Es gehe eher darum, dass jeder für sich selbst entscheiden solle, wie er Weihnachten verbringen möchte und dass all die unterschiedlichen Formen gleichberechtigt akzeptiert werden: "Wenn jemand Weihnachten lieber allein verbringen möchte, sollte man das akzeptieren und ihm nicht gleich Einsamkeit unterstellen." Christina Rubruck ist berufsbedingt während der Feiertage häufig unterwegs: "Ich habe wegen meiner Engagements viele Weihnachten in Hotels verbracht, aber das macht mir nichts aus." Kritischer als das Alleinsein an Weihnachten sei wohl eher das erzwungene Beisammensein zu beurteilen: "Wenn jemand keine Lust auf Familienfeiern hat, sollte man ihn auch nicht zwingen zu kommen! Da generiert man zwei Mal keinen Spaß!", ergänzt Appelshäuser.

Tatsächlich hätte Maria in dem Stück ein solches Weihnachtsfest geblüht, wenn sie nicht vorher schon vorsorglich von ihrem Sohn ausgeladen worden wäre. Dieser wollte nämlich der weihnachtlichen Harmonie wegen einen Streit zwischen seiner Ehefrau und der fürsorglichen Mutter Maria vermeiden. Auch Christina Rubruck sieht in dem "Diktat von Nähe", das ein Weihnachtsfest mit sich bringen könne, den Auslöser für Familienkrach an Heiligabend. Zu viel Ehrlichkeit könne auch negative Konsequenzen haben, zum Beispiel dass die Anwesenden einen Moment lang das "Gänsebratengesicht" (Appelshäuser) fallen lassen und dann von der stillen Heiligen Nacht nicht mehr viel übrig bleibt.

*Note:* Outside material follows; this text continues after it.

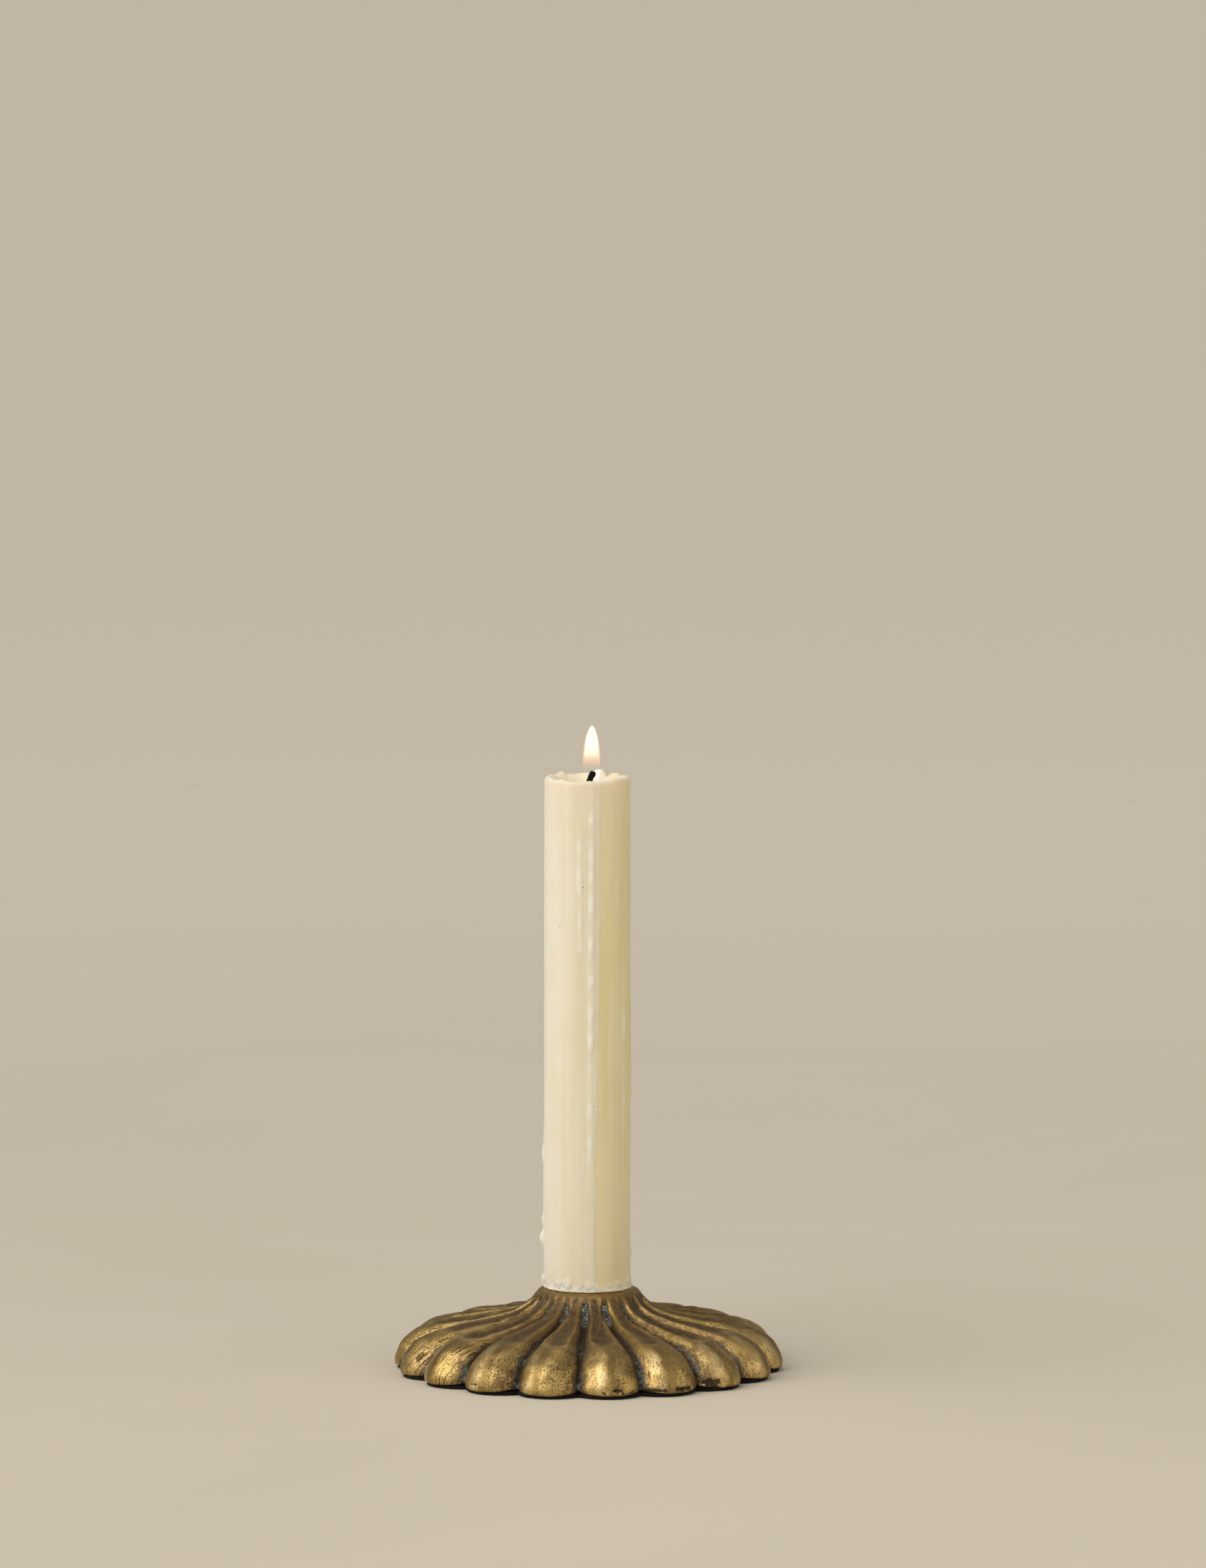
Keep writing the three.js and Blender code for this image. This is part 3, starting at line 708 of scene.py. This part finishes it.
def build_felt(material):
    """Pressed felt under the casting: the same scallops, with a slightly fuzzy cut edge."""
    angle = column_angles()
    across = (2 * (column_turns() % 1) - 1) * math.pi / LOBES
    outline = lobe_radius(across) - (BASE_HIGH.x - FELT_HIGH.x)
    edge = []
    for drop, inset in FELT_EDGE:
        z = FELT_HIGH.z + (FELT_LOW.z - FELT_HIGH.z) * drop
        place = loop_place(angle, 3 * drop)
        fuzz = (0.22 * noise(place, 0.012, 61) + 0.30 * noise(place, 0.08, 62) - 0.25) * MM * (0 < drop < 1)
        edge.append(polar_points(outline - inset * MM + fuzz, angle, np.full_like(angle, z)))
    top = rings_of([(radius, FELT_HIGH.z) for radius in FELT_RINGS], angle)
    under = rings_of([(radius, FELT_LOW.z) for radius in reversed(FELT_RINGS)], angle)
    rings = np.concatenate([top, edge, under])
    piece = capped_mesh("felt_sole", rings, (0, 0, FELT_HIGH.z), (0, 0, FELT_LOW.z), going_down=True)
    return finish_piece(piece, "holder", "felt", material, "felt_pad")


# ---------------------------------------------------------------- materials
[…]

Ist Weihnachten also hauptsächlich von Konsum und Streit bzw. falscher Harmonie geprägt? Nein, es kommt einfach darauf an, welche Haltung man dem Fest und den Bräuchen gegenüber einnimmt: "Ich bin überzeugt davon, dass nicht alle blindwütig konsumieren", so Rubruck. Letztlich hat Weihnachten für sie auch "etwas Magisches, weil es an die Kindheit erinnert". In ihrer Kindheit wurde übrigens noch die Weihnachtsgeschichte vorgelesen. Heute scheint der eigentliche Grund, weshalb wir Weihnachten feiern, immer mehr in den Hintergrund zu geraten.

Wenn wir also an Heiligabend müde von dem guten, ausgiebigen Essen zwischen all den Bergen aus Geschenkpapier sitzen und zum x-ten Mal die 16-jährige Romy Schneider als Sissi in den Armen von Franz bewundern, drängt sich vielleicht doch die Frage auf: Wie war es möglich, dass Maria und Josef an einem ganz und gar unweihnachtlichen Ort, fernab von vertrauer Gesellschaft und einem warmen Wohnzimmer, in dem sich schon die Geschenke stapeln, letztlich den schönsten und ehrlichsten Heiligabend verbrachten?